# [Entries provided]
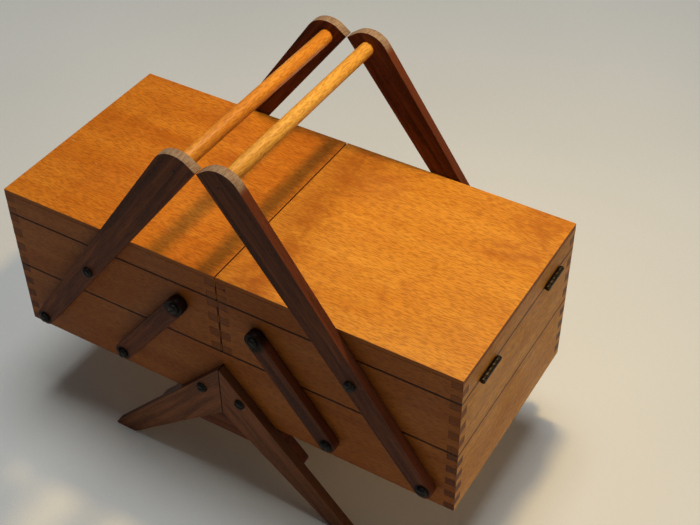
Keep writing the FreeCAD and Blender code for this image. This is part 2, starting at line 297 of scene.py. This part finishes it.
def beech(name, turn, colours, end_axis=None, end_dark=0.8, gloss=0.50, coat=0.0, shine=0.14,
          seams=(), stains=None, rim=False):
    """Lacquered beech: soft figure, short dark flecks along the grain, and end grain where it is cut.
    seams are (axis, place) planes, where old dirt lines a joint on the outer faces. A rim has rubbed
    edges, and its upright faces are darkened brown as painted shade, and duller than its top."""
    t = Tree(name)
    figure = t.noise(t.turned(turn, BEECH_FIGURE), 1.0, 3.0, 0.55, 0.5)
    streaks = t.noise(t.turned(turn, BEECH_STREAKS), 1.0, 3.0, 0.6, 0.3)
    flecks = t.spread(t.noise(t.turned(turn, BEECH_FLECKS), 1.0, 1.0), 0.44, 0.62)
    clouds = t.noise(t.place(), 14.0, 3.0, 0.55, 0.4)
    colour = t.mix(t.spread(figure, 0.25, 0.75), colours["dark"], colours["light"])
    colour = t.mix(t.spread(streaks, 0.40, 0.75, 0.0, 0.35), colour, colours["dark"])
    colour = t.mix(t.spread(clouds, 0.35, 0.70, 0.0, 0.35), colour, colours["dark"])
    if stains:
        colour = stained(t, colour, **stains)
    colour = t.mix(t.math("MULTIPLY", flecks, 0.47), colour, colours["fleck"])
    # Painted shade: a rim's upright faces are darkened towards a brown.
    if rim:
        colour = t.mix(t.spread(t.facing(2), 0.85, 0.50), colour, RIM_PAINTED_SHADE)
    if end_axis is not None:
        pores = t.noise(t.place(), 900.0, 2.0, 0.6)
        end_colour = t.mix(t.spread(pores, 0.35, 0.65), END_GRAIN_DARK, END_GRAIN_LIGHT)
        end_colour = t.mix(end_dark, BEECH_IN_SHADE["dark"], end_colour)
        colour = t.mix(t.spread(t.facing(end_axis), 0.60, 0.85), colour, end_colour)
    if rim:
        colour = t.mix(t.math("MULTIPLY", t.edge_mask(0.6 * MM), 0.35), colour, RUBBED_PALE)
    else:
        colour = t.mix(t.math("MULTIPLY", t.edge_mask(0.7 * MM), 0.65), colour, END_GRAIN_DARK)
    for axis, place in seams:
        on_face = t.spread(t.facing(axis), 0.80, 0.40)
        dirt = t.math("MULTIPLY", t.near_plane(axis, place, SEAM_CORE, SEAM_FADE), on_face)
        colour = t.mix(dirt, colour, DIRT_AND_SHADE_BLACK)
    roughness = t.spread(clouds, 0.30, 0.75, gloss - 0.05, gloss + 0.10)
    if rim:
        roughness = t.math("ADD", roughness, t.spread(t.facing(2), 0.85, 0.50, 0.0, 0.30))
    grain_bump = t.bump(t.math("ADD", flecks, streaks), -0.05 * MM, 0.5)
    lacquer_bump = t.bump(t.noise(t.place(), 60.0, 2.0), 0.25 * MM, 0.12, under=grain_bump)
    t.surface(Base_Color=colour, Roughness=roughness, Normal=lacquer_bump)
    t.surface(Specular_IOR_Level=shine, Coat_Weight=coat, Coat_Roughness=0.25)
    return t.material


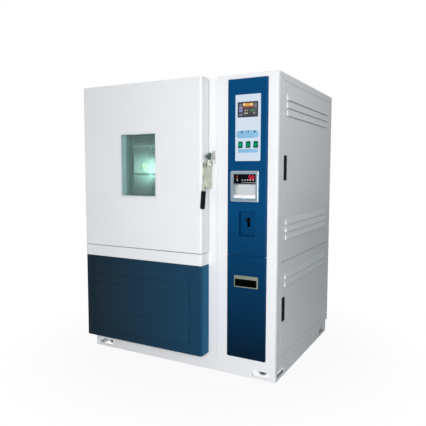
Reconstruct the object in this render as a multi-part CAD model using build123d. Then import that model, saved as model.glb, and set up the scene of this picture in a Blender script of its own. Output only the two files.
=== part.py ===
"""Environmental test chamber: an insulated test space over its refrigeration plant, with a
control column beside it. Millimetres, +Z up. Sizes below are taken from the front left corner of
the cabinet on the floor; the parts are written about the middle of the footprint."""

import os
from math import radians, sin

from build123d import *

# Driving dimensions of the cabinet
cabinet_width = 1288.0
column_module_width = 365.5
base_depth = 1026.0
rear_cover_depth = 42.0
body_height = 1700.0
module_step = 10.0
floor_lift = 12.0
rail_height = 78.0
sheet = 2.0
frame_depth = 40.0
post_radius = 14.0

# Driving dimensions of the front
front_proud = 87.0
front_inset = 56.0
edge_radius = 14.0
door_bottom_share = 0.4188
door_top_drop = 7.0
sill_height = 69.0
louvre_bottom = 112.0
reveal = 2.0
column_inset = 59.7
column_width = 241.5
column_bottom = 120.2
column_top_drop = 25.5
fascia_proud = 6.0
fascia_bevel = 12.0

# Driving dimensions of the test space
space_left = 100.0
space_right_wall = 100.5
space_floor_wall = 88.0
space_top_wall = 93.0
liner_depth = 640.0
plenum_depth = 120.0
insulation = 96.0
window_off_middle = 5.6
window_width = 260.7
window_rise = 317.0
window_height = 378.0

# Clearances
seat_gap = 0.3
running_fit = 0.05
hinge_gap = 0.5

# Worked out from the driving dimensions
rail_top = floor_lift + rail_height
body_top = floor_lift + body_height
module_top = body_top - module_step
body_depth = base_depth + rear_cover_depth
chamber_module_width = cabinet_width - column_module_width
front_width = chamber_module_width - front_inset
door_bottom = body_height * door_bottom_share
door_top = body_top - door_top_drop
sill_bottom = door_bottom - sill_height
column_right = cabinet_width - column_inset
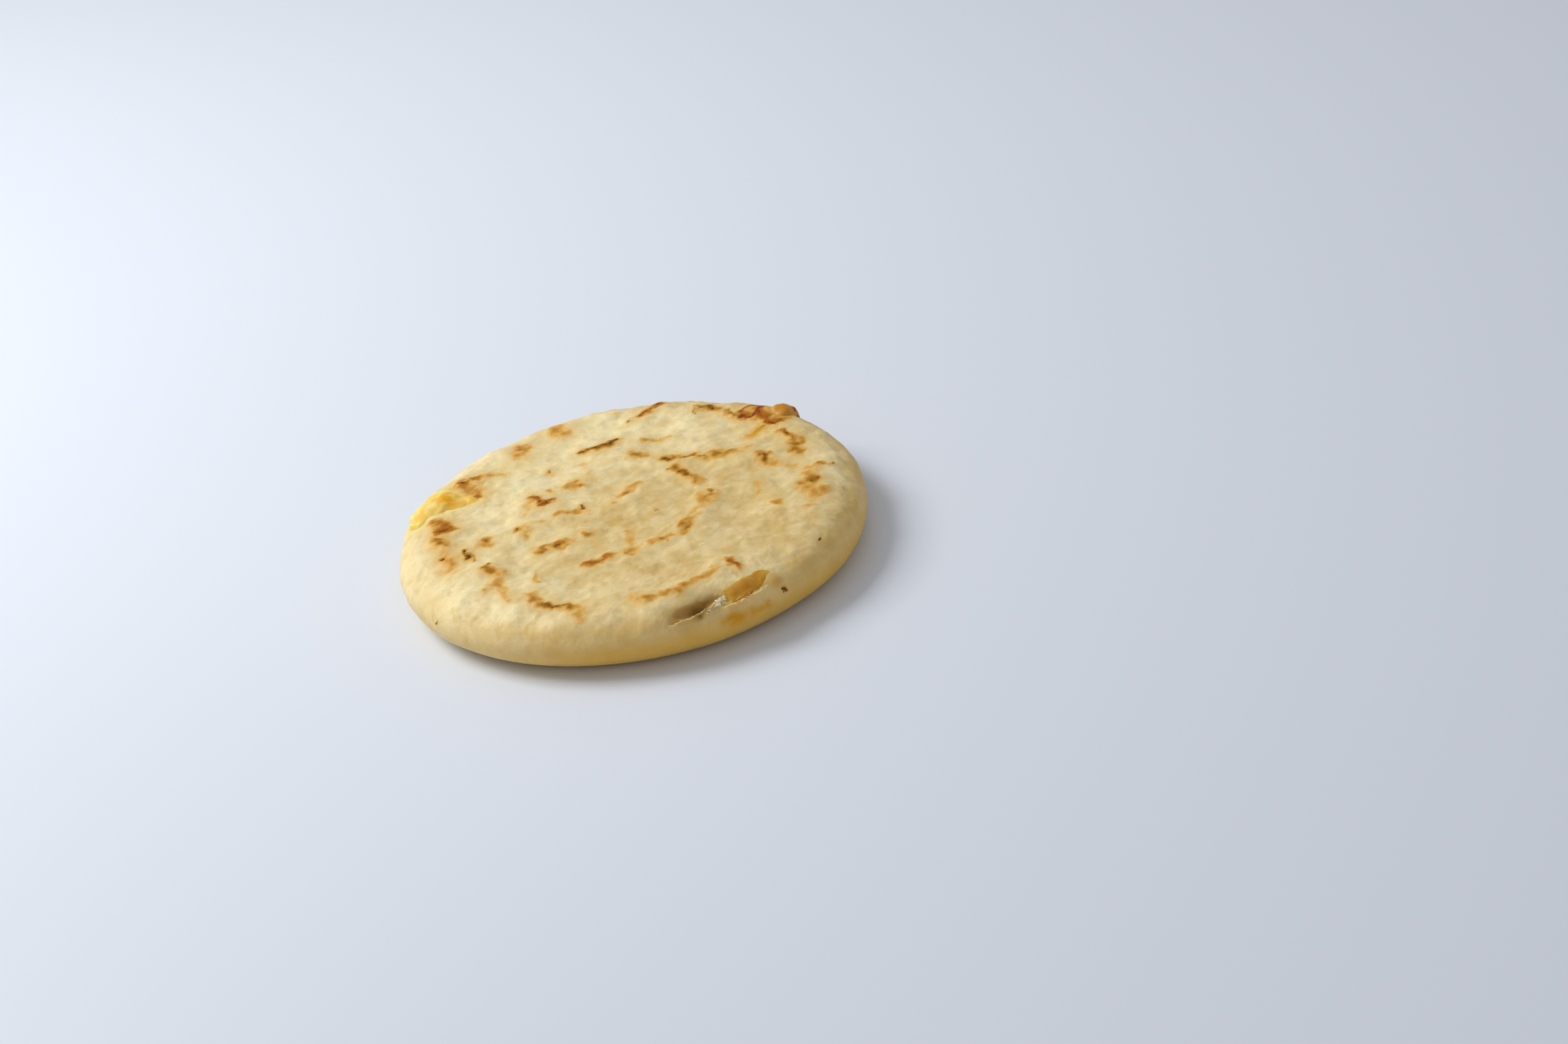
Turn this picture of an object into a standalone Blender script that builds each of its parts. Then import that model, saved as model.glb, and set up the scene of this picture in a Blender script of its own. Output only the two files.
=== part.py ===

# [Description of the task]
Find every line in the records above that holds the word "Then", and copy each one.

# [Answer below]
Reconstruct the object in this render as a multi-part CAD model using build123d. Then import that model, saved as model.glb, and set up the scene of this picture in a Blender script of its own. Output only the two files.
Turn this picture of an object into a standalone Blender script that builds each of its parts. Then import that model, saved as model.glb, and set up the scene of this picture in a Blender script of its own. Output only the two files.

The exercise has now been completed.